Auditing Services Explained.

What does it mean to be audited?

FP Complete provides an inspection service called “Audit” for blockchain-related engineering projects. This audit involves looking at samples of the engineering work, as provided to us by a client, and comparing them to sound engineering practices based on years of industry experience.

An audit certification means that time and effort has been spent examining such information, and that it appears to satisfy an acceptable percentage of our published engineering standards. No audit involves examining 100% of the work; audits are based on sampling. No audit implies an attempt to find hidden or suppressed information; audits are based on information voluntarily provided to us, staff permitted to communicate with us, and/or resources to which we have been granted access.

An audit certification does not imply that the project is free of defects, financially sound, a good investment, or suitable for any particular purpose. Also, it does not imply that any financial audit or other kind of audit (business practices, environmental responsibility, etc.) was performed or passed. It simply says that the samples taken from the information provided, as evaluated and occasionally using subjective opinion, achieved a passing score on the FP Complete engineering audit criteria. No warranty or guaranty is made or implied.

The projects we audit are typically still undergoing active change. No one should use any FP Complete audit result past the expiration date shown, and even then, bear in mind that an audit is inherently looking at the past, rather than the project’s latest status or newest bit of code.

Every project we audit is part of a larger system. Important limitations, problems, omissions, or defects may characterize the larger system outside the audited project, and are not accounted for in the audit results. In some cases, the same or similar name may apply to the work FP Complete audited and to some larger or different work, and FP Complete is not responsible for any confusion that may result.
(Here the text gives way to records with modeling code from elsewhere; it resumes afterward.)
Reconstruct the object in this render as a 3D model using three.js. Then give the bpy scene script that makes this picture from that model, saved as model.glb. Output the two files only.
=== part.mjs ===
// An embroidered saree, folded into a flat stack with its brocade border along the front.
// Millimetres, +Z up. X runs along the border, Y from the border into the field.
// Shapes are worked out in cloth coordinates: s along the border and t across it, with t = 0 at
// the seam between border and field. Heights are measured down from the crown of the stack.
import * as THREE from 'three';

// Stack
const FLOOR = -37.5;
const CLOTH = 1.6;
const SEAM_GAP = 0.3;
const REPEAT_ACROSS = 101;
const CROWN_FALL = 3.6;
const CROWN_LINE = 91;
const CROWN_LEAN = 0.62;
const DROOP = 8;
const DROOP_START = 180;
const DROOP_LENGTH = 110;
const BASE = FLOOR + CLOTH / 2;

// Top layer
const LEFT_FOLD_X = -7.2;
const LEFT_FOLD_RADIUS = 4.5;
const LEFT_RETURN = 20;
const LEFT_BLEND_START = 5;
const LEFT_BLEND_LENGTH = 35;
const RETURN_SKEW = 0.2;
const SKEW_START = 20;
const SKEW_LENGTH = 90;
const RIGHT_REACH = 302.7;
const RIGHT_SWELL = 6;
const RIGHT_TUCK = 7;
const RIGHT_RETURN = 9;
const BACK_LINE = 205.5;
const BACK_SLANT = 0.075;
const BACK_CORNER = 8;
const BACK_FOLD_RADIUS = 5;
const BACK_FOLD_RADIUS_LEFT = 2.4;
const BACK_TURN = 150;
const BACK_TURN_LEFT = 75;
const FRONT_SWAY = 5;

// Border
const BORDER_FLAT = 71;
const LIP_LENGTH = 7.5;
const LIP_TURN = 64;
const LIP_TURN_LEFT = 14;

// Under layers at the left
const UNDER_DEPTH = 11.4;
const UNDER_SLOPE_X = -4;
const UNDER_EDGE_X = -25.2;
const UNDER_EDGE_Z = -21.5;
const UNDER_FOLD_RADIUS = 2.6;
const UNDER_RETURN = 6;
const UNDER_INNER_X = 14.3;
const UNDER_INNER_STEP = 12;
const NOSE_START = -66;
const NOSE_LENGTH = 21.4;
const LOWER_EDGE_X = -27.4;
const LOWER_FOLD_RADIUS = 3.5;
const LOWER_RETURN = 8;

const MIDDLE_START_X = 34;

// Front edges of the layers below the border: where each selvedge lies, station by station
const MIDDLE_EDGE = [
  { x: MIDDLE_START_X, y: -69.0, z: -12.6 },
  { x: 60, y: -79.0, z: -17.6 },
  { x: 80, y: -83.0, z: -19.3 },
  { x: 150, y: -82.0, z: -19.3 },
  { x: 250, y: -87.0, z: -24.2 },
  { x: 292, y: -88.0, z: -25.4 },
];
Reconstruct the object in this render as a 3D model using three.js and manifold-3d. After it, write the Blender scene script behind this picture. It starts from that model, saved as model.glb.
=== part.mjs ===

As industry practices and technology improve, audit criteria are expected to increase or change. Therefore a given level of audit certification at one time is therefore not equivalent to that same level of audit certification at another time. To understand the criteria that were used in a given audit, and for information on any special exceptions noted, be sure to examine the actual audit report, available from the FP Complete website and/or in a digitally signed publication from FP Complete.

As of this writing, the marks and certifications available from FP Complete include engineering underway, audit underway, bronze, silver, and gold. Here is an approximate summary of the criteria for each. We welcome community feedback on how to improve these criteria now and in the future.

Engineering Underway

FP Complete has been engaged by the client to assess and contribute to the project’s quality. This does not imply that improvements have yet been implemented. (We are considering not issuing this stamp until certain basic engineering practices have been set up.) This mark does not imply any audit, nor conversely does any audit mark imply this mark since FP Complete may audit projects to which it does not contribute.

Audit Underway

FP Complete has been engaged by the client to audit the project. Since an audit result has not been published, this mark does not imply that any particular quality level has been achieved, nor that any problems identified so far have been published, nor that an audit is sure to pass. It merely means that either an audit certification will be delivered if so merited, or the client will be informed of areas for improvement.

Levels of Audit

  Bronze Audit

A limited inspection has taken place, and the project meets a sufficient percentage of basic engineering criteria including source code management, project management, continuous integration systems, quality assurance practices, and technical documentation. Spot checks are made to seek evidence whether practices are being followed as described. Each examined area is found to be mostly compliant with best practices, and the nature of any noted exceptions is summarized in the published report.

 

 
  Silver Audit

In addition to the Bronze criteria, a much larger volume of documentation, code, and test cases are examined, and are confirmed to be compliant with most of the published best practices criteria, with a limited (and noted) amount of deviation. Dependencies on imported packages and tools are also examined. Basic DevOps practices beyond continuous integration are examined. Each examined area is found to be mostly compliant with best practices, and the nature of any noted exceptions is summarized in the published report. On the audit mark, zero to three stars indicate the degree to which best practices have been complied with throughout all inspected areas.

 
  Gold Audit

In addition to the Silver criteria, a much larger amount of source code is spot-checked manually by a software engineer. Detailed coding practices are examined. More detailed DevOps practices are examined. Issue management and bug management are examined. Procedures for integrating and testing bug fixes are examined. Each examined area is found to be mostly compliant with best practices, and the nature of any noted exceptions is summarized in the published report. On the audit mark, three to five stars indicate the degree to which best practices have been complied with throughout all inspected areas. (Fewer than three stars prevent a Gold certification.)